13. The semiconductor memory device according to claim 12, wherein

the sixth width is greater than the fifth width.

14. The semiconductor memory device according to claim 11, wherein

the plurality of contact electrodes includes a first contact electrode,

the first contact electrode includes a connection surface connected to one of the plurality of conductive layers, and

the connection surface is disposed between one end and another end of the first contact electrode in the third direction.

15. The semiconductor memory device according to claim 14, wherein

a second insulating layer is disposed between the first contact electrode and at least one of the plurality of the conductive layers closer to the semiconductor substrate than the connection surface.

16. The semiconductor memory device according to claim 14, wherein

the connection surface is connected to at least a part of the plurality of first insulating layers.

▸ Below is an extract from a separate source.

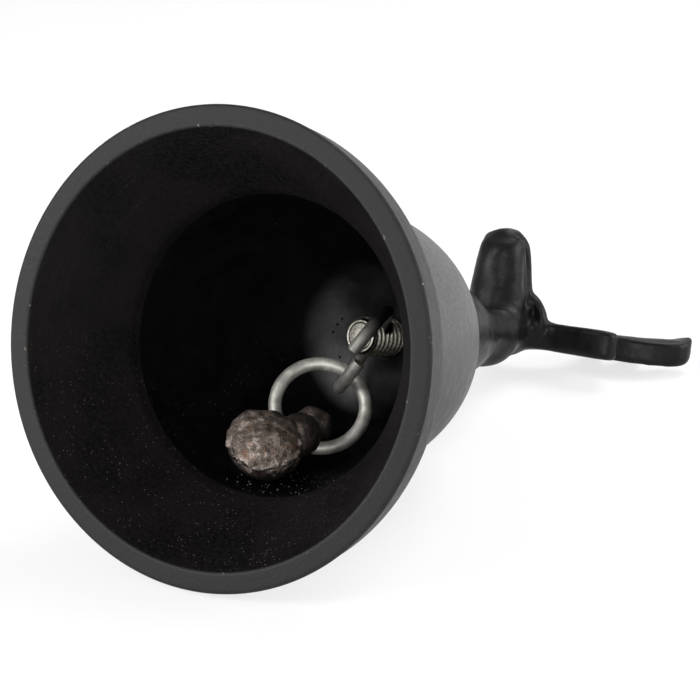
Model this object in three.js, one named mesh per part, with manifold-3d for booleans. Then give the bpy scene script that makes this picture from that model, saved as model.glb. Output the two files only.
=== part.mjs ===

17. The semiconductor memory device according to claim 11, wherein

the plurality of first semiconductor layers include a third semiconductor layer and a fourth semiconductor layer adjacent in the second direction,

the plurality of first insulating layers include a third insulating layer and a fourth insulating layer adjacent in the second direction or the third direction, and

in a cross-sectional surface extending in the first direction and the second direction and including the third semiconductor layer, the fourth semiconductor layer, the third insulating layer, and the fourth insulating layer,

a distance between the third insulating layer and the fourth insulating layer is greater than 50% of a distance between the third semiconductor layer and the fourth semiconductor layer and smaller than 400% of the distance between the third semiconductor layer and the fourth semiconductor layer.